This is nothing to do with people in American politics but was the title of the other art exhibition I explored (upstairs) at the Carleton University Art Gallery, back in October. (My penultimate blogpost described the exhibition downstairs.)
John J. A. Murphy, who lived from 1888 to 1967, specialised in wood engravings, though his career began as a designer of camouflage uniforms for the U.S. infantry in the First World War. When he went on to do his black and white cubist pieces in the 1920s, of Wrestlers, for example, and Sprinters, the effect was still of camouflage, so that you have to concentrate quite hard to decipher which parts of the picture are which when looking at these engravings. I was reminded of M C Escher's art from the same period.
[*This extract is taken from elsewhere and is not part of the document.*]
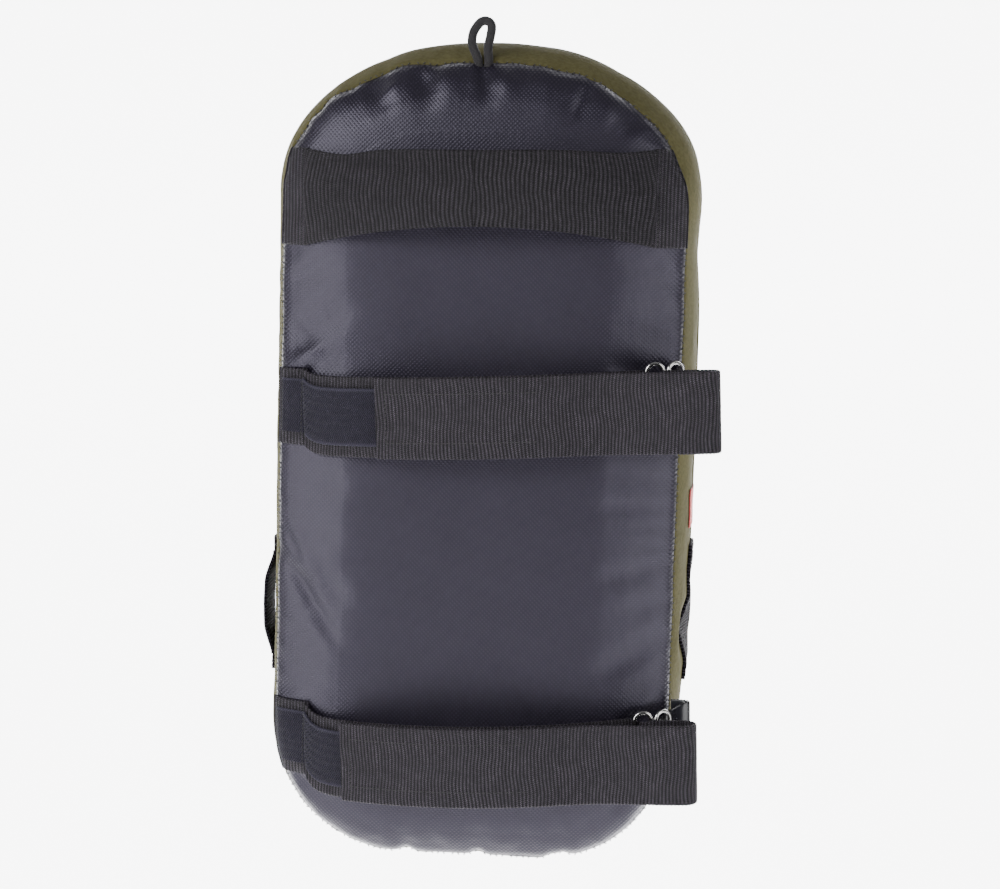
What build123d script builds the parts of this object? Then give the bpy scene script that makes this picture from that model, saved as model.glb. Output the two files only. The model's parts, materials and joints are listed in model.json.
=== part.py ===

In Murphy's engraving Shadow-boxing, the figures' muscles are done by hatching, so as to keep things linear; he was influenced by his contemporary, Eric Gill, apparently, and like him did obsessive series of religious prints, a row of miniscule Stations of the Cross for instance, in 1921. Three years later, when Murphy's son was born, he took it upon himself to produce a hundred Nativity prints, but only managed to complete 28 of them. A thought apposite to his work had been written down by the poet John Gould Fletcher that same year:
Something is subtracted from darkness by every beam of light; yet darkness remains.